Exercise material

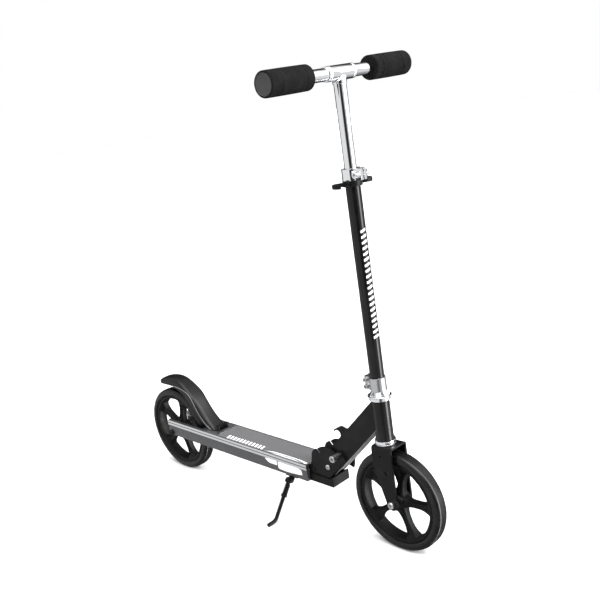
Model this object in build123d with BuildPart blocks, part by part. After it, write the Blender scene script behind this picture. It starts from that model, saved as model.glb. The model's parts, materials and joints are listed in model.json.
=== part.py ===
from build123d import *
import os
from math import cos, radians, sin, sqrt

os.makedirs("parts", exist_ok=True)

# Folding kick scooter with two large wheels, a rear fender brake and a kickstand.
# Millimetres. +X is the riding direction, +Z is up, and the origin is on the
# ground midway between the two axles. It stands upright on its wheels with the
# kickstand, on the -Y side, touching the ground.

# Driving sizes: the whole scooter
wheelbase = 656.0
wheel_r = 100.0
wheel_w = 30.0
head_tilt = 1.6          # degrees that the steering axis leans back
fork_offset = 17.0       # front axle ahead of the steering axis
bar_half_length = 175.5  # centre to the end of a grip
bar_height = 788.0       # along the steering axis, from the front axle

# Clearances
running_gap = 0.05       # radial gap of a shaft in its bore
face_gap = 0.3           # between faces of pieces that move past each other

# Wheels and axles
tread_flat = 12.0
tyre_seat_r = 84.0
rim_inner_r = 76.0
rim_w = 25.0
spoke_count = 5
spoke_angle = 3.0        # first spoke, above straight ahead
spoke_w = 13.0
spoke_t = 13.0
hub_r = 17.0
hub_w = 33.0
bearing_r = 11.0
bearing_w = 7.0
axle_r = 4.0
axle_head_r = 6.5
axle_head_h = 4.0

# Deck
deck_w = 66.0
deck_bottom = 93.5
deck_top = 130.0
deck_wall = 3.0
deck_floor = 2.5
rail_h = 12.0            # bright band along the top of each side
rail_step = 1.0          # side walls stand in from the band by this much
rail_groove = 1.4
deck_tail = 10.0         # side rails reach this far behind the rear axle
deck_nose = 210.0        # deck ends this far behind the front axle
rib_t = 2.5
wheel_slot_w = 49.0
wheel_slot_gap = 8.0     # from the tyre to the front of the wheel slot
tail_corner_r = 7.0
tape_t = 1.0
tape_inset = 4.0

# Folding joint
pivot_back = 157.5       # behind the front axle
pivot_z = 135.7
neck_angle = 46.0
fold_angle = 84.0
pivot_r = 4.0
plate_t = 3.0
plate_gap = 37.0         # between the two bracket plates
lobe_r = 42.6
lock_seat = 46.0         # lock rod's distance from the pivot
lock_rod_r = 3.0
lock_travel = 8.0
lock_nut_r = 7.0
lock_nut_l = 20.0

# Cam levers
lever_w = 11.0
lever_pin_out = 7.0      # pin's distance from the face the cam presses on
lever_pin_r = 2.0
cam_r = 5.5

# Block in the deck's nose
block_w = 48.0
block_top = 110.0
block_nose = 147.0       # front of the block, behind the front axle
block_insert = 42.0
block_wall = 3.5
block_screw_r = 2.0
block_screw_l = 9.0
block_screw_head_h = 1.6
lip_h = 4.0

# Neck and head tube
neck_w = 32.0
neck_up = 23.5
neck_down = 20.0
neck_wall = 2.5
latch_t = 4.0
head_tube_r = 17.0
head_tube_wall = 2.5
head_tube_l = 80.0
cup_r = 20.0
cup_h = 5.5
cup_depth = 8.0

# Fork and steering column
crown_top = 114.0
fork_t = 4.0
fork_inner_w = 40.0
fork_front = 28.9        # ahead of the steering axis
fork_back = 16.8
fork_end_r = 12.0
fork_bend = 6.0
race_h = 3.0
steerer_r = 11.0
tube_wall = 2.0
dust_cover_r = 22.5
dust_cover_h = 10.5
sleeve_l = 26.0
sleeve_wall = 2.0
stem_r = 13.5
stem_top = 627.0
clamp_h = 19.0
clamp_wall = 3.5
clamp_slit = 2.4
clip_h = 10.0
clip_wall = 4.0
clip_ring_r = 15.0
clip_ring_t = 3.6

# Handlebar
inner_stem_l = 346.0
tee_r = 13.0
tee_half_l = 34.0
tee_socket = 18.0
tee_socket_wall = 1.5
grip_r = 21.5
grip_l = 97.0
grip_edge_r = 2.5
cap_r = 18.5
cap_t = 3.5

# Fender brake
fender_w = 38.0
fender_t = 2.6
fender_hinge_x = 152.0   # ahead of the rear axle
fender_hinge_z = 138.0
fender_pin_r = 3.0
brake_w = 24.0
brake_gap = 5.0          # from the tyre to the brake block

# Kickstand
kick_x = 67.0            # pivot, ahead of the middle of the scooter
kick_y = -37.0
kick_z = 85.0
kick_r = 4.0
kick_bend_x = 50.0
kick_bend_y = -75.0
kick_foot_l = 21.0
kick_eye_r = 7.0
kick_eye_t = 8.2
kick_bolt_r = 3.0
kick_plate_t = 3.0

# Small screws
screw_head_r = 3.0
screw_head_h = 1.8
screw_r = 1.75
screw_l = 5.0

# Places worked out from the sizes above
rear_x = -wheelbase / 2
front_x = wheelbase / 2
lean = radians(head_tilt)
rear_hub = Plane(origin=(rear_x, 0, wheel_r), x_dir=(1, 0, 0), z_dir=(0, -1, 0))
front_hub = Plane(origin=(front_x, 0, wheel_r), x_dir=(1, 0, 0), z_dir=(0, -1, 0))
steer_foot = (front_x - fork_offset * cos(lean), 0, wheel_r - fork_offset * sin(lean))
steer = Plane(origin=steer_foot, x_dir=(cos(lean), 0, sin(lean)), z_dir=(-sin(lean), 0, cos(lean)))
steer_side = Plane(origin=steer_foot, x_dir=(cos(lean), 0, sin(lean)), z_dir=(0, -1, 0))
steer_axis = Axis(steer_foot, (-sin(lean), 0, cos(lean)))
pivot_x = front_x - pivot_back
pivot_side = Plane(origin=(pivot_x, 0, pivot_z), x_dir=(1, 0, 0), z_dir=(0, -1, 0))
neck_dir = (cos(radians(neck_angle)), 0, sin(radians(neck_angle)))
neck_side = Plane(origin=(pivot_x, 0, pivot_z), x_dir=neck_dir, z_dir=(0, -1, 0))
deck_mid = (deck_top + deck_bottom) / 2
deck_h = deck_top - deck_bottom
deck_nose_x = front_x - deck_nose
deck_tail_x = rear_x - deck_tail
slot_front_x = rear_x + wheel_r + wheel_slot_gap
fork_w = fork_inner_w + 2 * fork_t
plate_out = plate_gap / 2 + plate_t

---

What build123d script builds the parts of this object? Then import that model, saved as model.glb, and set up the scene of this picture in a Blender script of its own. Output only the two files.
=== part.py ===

Written request
Of the entries listed above, reproduce only the lines starting at the line containing "Model this object" and ending at the line containing "bar_height = 788.0". Include both, exactly as they stand.

Solution to the exercise
Model this object in build123d with BuildPart blocks, part by part. After it, write the Blender scene script behind this picture. It starts from that model, saved as model.glb. The model's parts, materials and joints are listed in model.json.
=== part.py ===
from build123d import *
import os
from math import cos, radians, sin, sqrt

os.makedirs("parts", exist_ok=True)

# Folding kick scooter with two large wheels, a rear fender brake and a kickstand.
# Millimetres. +X is the riding direction, +Z is up, and the origin is on the
# ground midway between the two axles. It stands upright on its wheels with the
# kickstand, on the -Y side, touching the ground.

# Driving sizes: the whole scooter
wheelbase = 656.0
wheel_r = 100.0
wheel_w = 30.0
head_tilt = 1.6          # degrees that the steering axis leans back
fork_offset = 17.0       # front axle ahead of the steering axis
bar_half_length = 175.5  # centre to the end of a grip
bar_height = 788.0       # along the steering axis, from the front axle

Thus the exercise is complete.